Thursday, February 18, 2010

"What we have once enjoyed we can never lose. All that we love deeply becomes a part of us." -Helen Keller

"There are places I’ll remember
All my life, though some have changed
Some forever, not for better
Some have gone and some remain
All these places had their moments
With lovers and friends, I still can recall
Some are dead and some are living
In my life, I’ve loved them all."

- There Are Places I'll Remember, The Beatles

I remember playing house with my grandpa every night after dinner. He would come over, and I would always get him his tea and talk with him and my mom as he seemed to take forever to drink it. As soon as he was done with his tea we would always play some sort of game- hide and seek, house, school (with me as the "magical" teacher, of course, and him as the student). I would always be a Mrs. Frizzle sort of character and he and my brother would just go along for the ride, wherever my imagination wanted to take them. I usually ended up being multiple characters at one time, changing my voice as I slipped into the persona of someone else. It was fun not being me for a change. When we played hide and seek, I remember one time, I one of my dolls underneath the covers, with just a little bit of her hair sticking out, and then went and hid somwhere else. At the time, he totally played along with it, even thought I made it completely obvious where I was hiding and that, in fact, the doll wasn't me. I remember his 70th birthday party and the look on his face- he was so surprised. It was that day that he taught me how he had been spending his Sunday nights when he wasn't at dinner with us- he was polka dancing instead.

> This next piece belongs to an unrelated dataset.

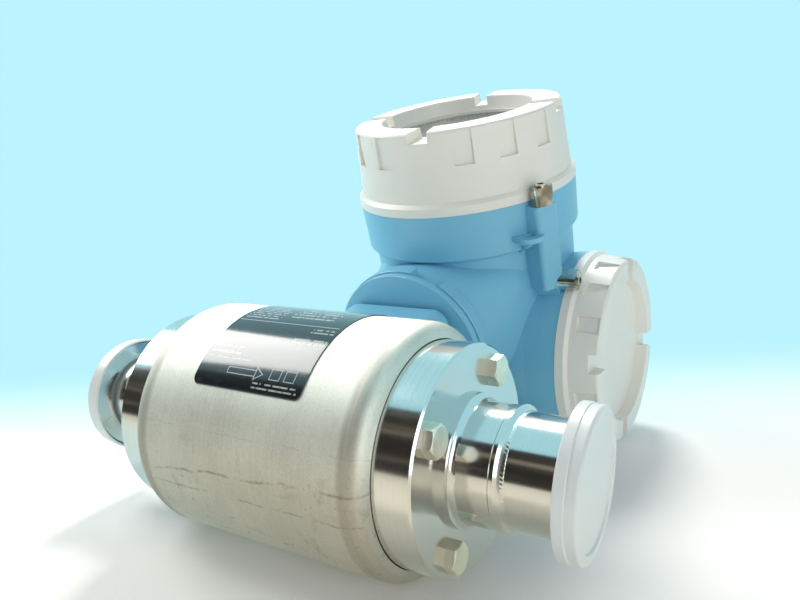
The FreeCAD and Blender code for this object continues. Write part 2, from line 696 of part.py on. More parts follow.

Yes, maybe being excited to learn how to polka dance is a little odd, but I really did enjoy it. I can't say I remember how to polka dance now, but from now on, I will always associate polka with my grandpa- and no one else. It's something unique to just us. That's what I loved about him. He was unique. He didn't spoil me, persay. He loved me with all of his heart, and even though I am sad that I cannot spend any more time with him, I know that all of the memories that only we share will keep me going for a long time. Memories are powerful things. They keep you going through hard times, and even though it's painful remembering happy things that you can no longer experience, the important thing is that you DO remember the happy things and be happy about them. Be grateful that you had happy experiences, because some people don't have that opportunity.